In the listing below, count the lines with "that" and report only the figure.

====================

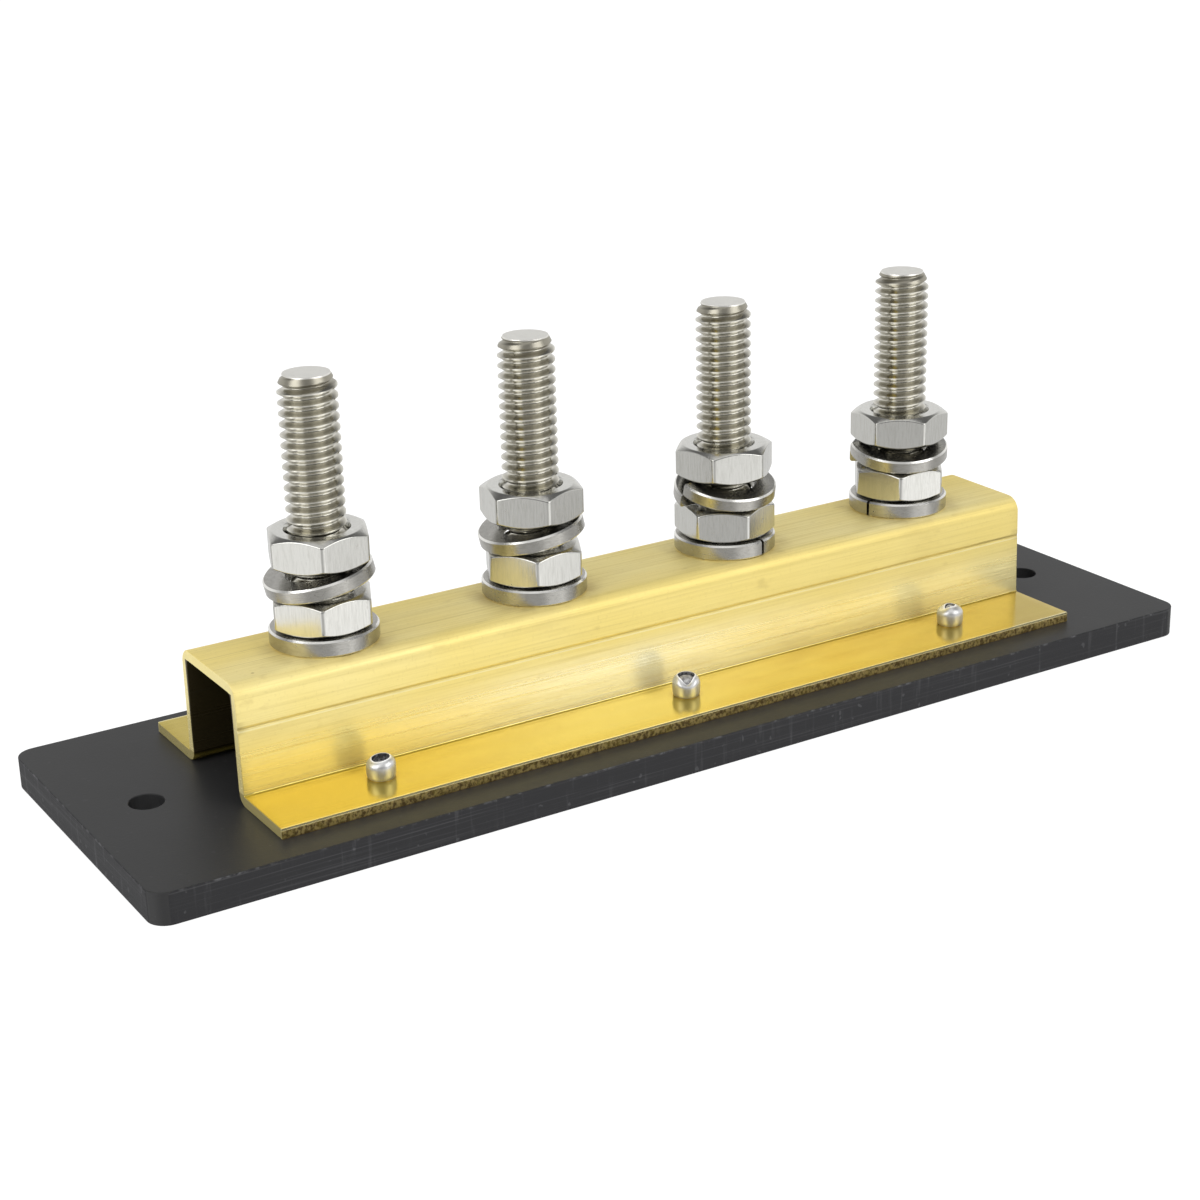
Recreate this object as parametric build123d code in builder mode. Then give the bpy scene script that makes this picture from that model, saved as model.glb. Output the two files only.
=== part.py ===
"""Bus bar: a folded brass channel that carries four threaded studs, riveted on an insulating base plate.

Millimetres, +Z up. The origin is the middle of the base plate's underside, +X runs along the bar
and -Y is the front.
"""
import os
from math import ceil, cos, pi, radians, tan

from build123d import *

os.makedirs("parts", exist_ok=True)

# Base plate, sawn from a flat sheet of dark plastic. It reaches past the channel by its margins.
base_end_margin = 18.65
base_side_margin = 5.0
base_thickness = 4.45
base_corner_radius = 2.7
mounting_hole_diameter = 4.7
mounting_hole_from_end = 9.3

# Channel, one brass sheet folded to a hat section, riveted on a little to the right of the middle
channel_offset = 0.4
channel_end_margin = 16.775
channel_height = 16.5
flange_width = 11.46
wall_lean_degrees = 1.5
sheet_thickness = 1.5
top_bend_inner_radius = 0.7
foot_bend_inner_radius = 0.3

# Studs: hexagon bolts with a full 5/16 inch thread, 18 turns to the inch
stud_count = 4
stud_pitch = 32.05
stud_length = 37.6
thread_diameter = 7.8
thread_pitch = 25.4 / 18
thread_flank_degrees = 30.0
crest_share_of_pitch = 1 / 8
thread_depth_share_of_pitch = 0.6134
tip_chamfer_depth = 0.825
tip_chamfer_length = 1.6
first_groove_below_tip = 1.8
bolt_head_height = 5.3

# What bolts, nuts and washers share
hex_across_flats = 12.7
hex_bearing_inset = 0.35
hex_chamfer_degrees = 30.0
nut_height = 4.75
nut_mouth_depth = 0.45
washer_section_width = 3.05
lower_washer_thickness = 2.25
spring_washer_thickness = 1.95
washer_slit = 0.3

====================

## Answer
2